Fresh economic opportunities in Malawi are few and far between. The country averages $150-million annually in foreign direct investment. This is in part because it’s a difficult place to do business, ranking 141st out of 189 on the World Bank’s Ease of Doing Business index. Governance is weak and blighted by corruption.
This explains why the donors are the biggest players in town, averaging $1.1-billion in annual inflows since 2010, accounting for nearly 20% of the economy.
If the prospects are scant, the challenges are increasing. Malawi’s population, just four million at independence in 1964, will increase from 18-million today to 26-million by 2030 according to the government’s own projections, increasing the pressure on already scarce resources.
The answer to such challenges in Africa, as elsewhere, is usually given as: Increase diversification to create jobs, improve the enabling environment for business to invest, and increase access to markets.
But the more difficult question is: How?
Two answers stand out.
The first lies in improving price stability and predictability in other crops, notably maize. As a staple, it’s a favourite target of government intervention to manage prices and stocks. But this is rarely done with consistency, and year-round. As a result, speculators abound, buying early and cheaply, and selling late and with considerable profit, all at the expense of the farmer. The maize price in Malawi has depressed, as a consequence, from 170 Kwacha ($2.50) per kilo last year to 60 Kwacha today. Despite a good harvest, an ongoing maize export ban is also serving to keep prices low, given the lack of market alternatives.
A second is in increasing diversification. This requires, in turn, three fundamental and related actions: Revitalising the tourist sector, improving and reducing the cost of access by air and land to markets, and electrification. The country currently survives on 290 MW of installed electricity capacity.
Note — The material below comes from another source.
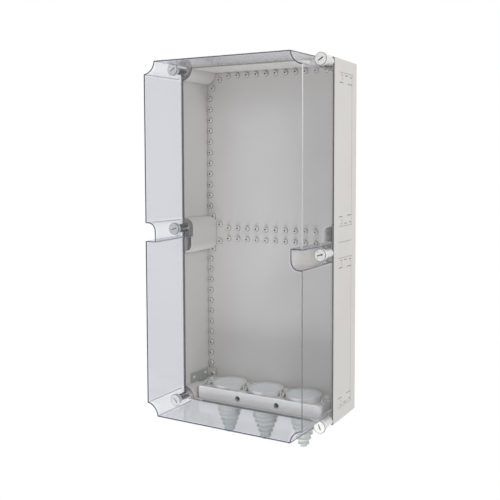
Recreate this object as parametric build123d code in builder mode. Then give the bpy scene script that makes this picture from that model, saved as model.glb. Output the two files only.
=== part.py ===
from build123d import *

import math
import os

# Wall-mounted electrical enclosure. A deep clear cover is held on an opaque tub by six
# quarter-turn fasteners, and a cable flange with stepped grommets stands in the tub's bottom.
# Frame in millimetres: +X right, +Y towards the wall, +Z up. The origin is the middle of the
# back, on the wall, so everything lies at Y below zero and the cover faces -Y.

# Overall sizes
width = 375.0
height = 750.0
base_depth = 115.0
cover_depth = 135.0

# Walls and drafts
base_wall = 4.0
base_draft = 1.5
cover_wall = 3.0
cover_draft = 2.0
outer_edge_r = 2.0
floor_thickness = 4.0
rear_recess = 16.0

# Notches in the cover's outline, at the joint with the base
corner_notch_r = 26.0
mid_notch_depth = 24.0
mid_notch_height = 33.0
mid_notch_start = 2.0
mid_notch_round = 14.0

# Cover fasteners
fastener_inset = 9.2
head_r = 13.0
head_thickness = 8.0
head_edge = 1.0
slot_length = 13.0
slot_width = 2.4
slot_depth = 2.2
wedge_width = 5.0
sleeve_r = 11.0
sleeve_length = 36.5
web = 4.0
foot_height = 12.0
seal_thickness = 1.2
seal_width = 1.2
head_gap = 0.3
shank_r = 9.0
shank_clearance = 0.3
tip_r = 4.9
tip_length = 14.0

# Fastener sockets and wall fixings in the base
insert_r = 7.2
insert_length = 20.0
socket_clearance = 0.3
mid_socket_depth = 45.0
fixing_r = 3.25
fixing_web = 12.0

# Seal between cover and base
groove_inset = 1.2
groove_width = 1.6
groove_depth = 2.5

# Screw bosses on the floor of the base
boss_pitch = 25.0
boss_edge = 12.5
boss_r = 4.2
boss_height = 5.0
pilot_r = 1.75
pilot_depth = 7.5
boss_sides = 8
pilot_sides = 4
boss_rows_x = 11
boss_columns_z = 11
mount_column = 10
corner_boss_near = 20.0
corner_boss_far = 38.5

# Knock-out panels in the outer walls
panel_groove = 1.2
panel_groove_depth = 0.8
panel_front = 25.0
panel_rear = 95.0
panel_line = 90.0
panel_middle_gap = 66.0
panel_end_gap = 28.0
dash_width = 1.8
dashes = ((38.0, 5.0, 8.0), (60.0, 5.0, 15.0), (84.0, 6.5, 12.0), (34.0, 20.0, 18.0), (79.0, 21.0, 24.0))
tick_place = (41.0, 12.0)
tick_length = 7.0

# Cable flange in the bottom wall
tray_length = 312.0
tray_front = 8.0
tray_rear_gap = 1.0
tray_top = 32.0
tray_wall = 3.0
tray_foot = 7.0
tray_foot_height = 6.0
tray_rim = 4.0
tray_end_r = 6.0
tray_inner_r = 1.0
cutout_margin = 9.0
flange_gasket_thickness = 2.0
flange_gasket_inset = 1.5
flange_gasket_width = 4.0
access_hole_r = 6.0
access_hole_depth = 9.0
access_hole_wall = 2.5
access_hole_x = 49.0
access_hole_z = 17.0

# Cable grommets
grommet_pitch = 95.0
collar_r = 39.0
collar_height = 11.5
grommet_r = 34.0
grommet_clearance = 0.2
membrane_thickness = 2.0
membrane_dish = 1.5
lip_r = 36.5
lip_height = 3.0
cone_top_r = 27.5
cone_tip_r = 8.0
cone_ring_taper = 1.2
cone_shoulder = 14.2
cone_step = 11.35
cone_steps = 6
cone_tip_length = 4.4
cone_wall = 2.5
tip_hole_r = 4.0

# Clamping wedges of the cable flange
wedge_block = 10.0
wedge_depth = 26.0
wedge_foot_height = 4.0
wedge_rear_depth = 9.0
wedge_rear_height = 12.5
wedge_front_depth = 8.0
wedge_front_height = 8.0
wedge_slot = 2.0
wedge_slot_depth = 4.0

# Angle brackets beside the cable flange
bracket_length = 70.0
bracket_height = 20.0
bracket_thickness = 2.0
bracket_tab = 24.0
bracket_lip = 9.0
bracket_slot_length = 12.0
bracket_slot_width = 5.0
bracket_slot_pitch = 46.0
screw_head_r = 4.6
screw_head_height = 2.8
screw_clearance = 0.05
screw_length = 6.0
screw_recess = 1.5

# Planes and places worked out from the sizes
floor_front = rear_recess + floor_thickness
boss_top = floor_front + boss_height
seam = Plane.XZ.offset(base_depth)
cover_angle = math.degrees(math.atan2(cover_draft, cover_depth))
base_angle = math.atan2(base_draft, base_depth)
mid_notch_z = mid_notch_start + mid_notch_height / 2
fastener_x = width / 2 - fastener_inset
fastener_z = height / 2 - fastener_inset
fasteners = {
    "top_left": (-fastener_x, fastener_z, 35),
    "top_right": (fastener_x, fastener_z, 32),
    "mid_left": (-fastener_x, mid_notch_z, 20),
    "mid_right": (fastener_x, -mid_notch_z, 18),
    "bottom_left": (-fastener_x, -fastener_z, -50),
    "bottom_right": (fastener_x, -fastener_z, -68),
}
column_x = width / 2 - boss_edge
mount_z = boss_pitch * (mount_column + 2.5)
fastener_points = [(x, z) for x, z, angle in fasteners.values()]
corner_points = [(x, z) for x, z in fastener_points if abs(z) == fastener_z]
mid_points = [(x, z) for x, z in fastener_points if abs(z) != fastener_z]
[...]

Without a considerable uplift in power generation and distribution capacity, further value addition to commodities is improbable. And absent these changes, the prospects for altering a vicious cycle of poor education, nigh zero employment prospects, lack of healthcare, poor nutrition and low income are slim.
Of course there are other, necessary actions, including finding the means to expand the quantity of agricultural land under irrigation and in improving the access of the poorest to education. But this is slower burn stuff; ending mispricing and ensuring price stability increasing production and income can happen quickly.
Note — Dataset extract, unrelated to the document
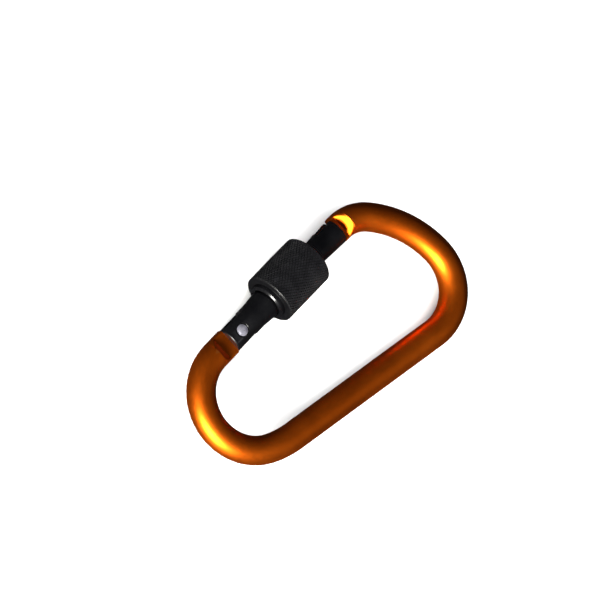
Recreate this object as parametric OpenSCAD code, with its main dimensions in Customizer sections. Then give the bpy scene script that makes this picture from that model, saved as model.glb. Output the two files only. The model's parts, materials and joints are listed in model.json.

In the village of Chidoti, Mrs Levison sat forlornly, staring out of the doorway of her tiny dwelling measuring little more than 2 metres square. Outside baking in the winter sun were her mud bricks. She complained, like all of the villagers we met, that she never saw government, though she “just wants inputs” to get her business going.
According to the International Monetary Fund, Malawi is the world’s second poorest country in terms of per capita income, just above the embryonic state of South Sudan. While Malawi has been very poor for a long time, the spectre of rapid, unchecked population growth demands changing a “business as usual” approach to its development.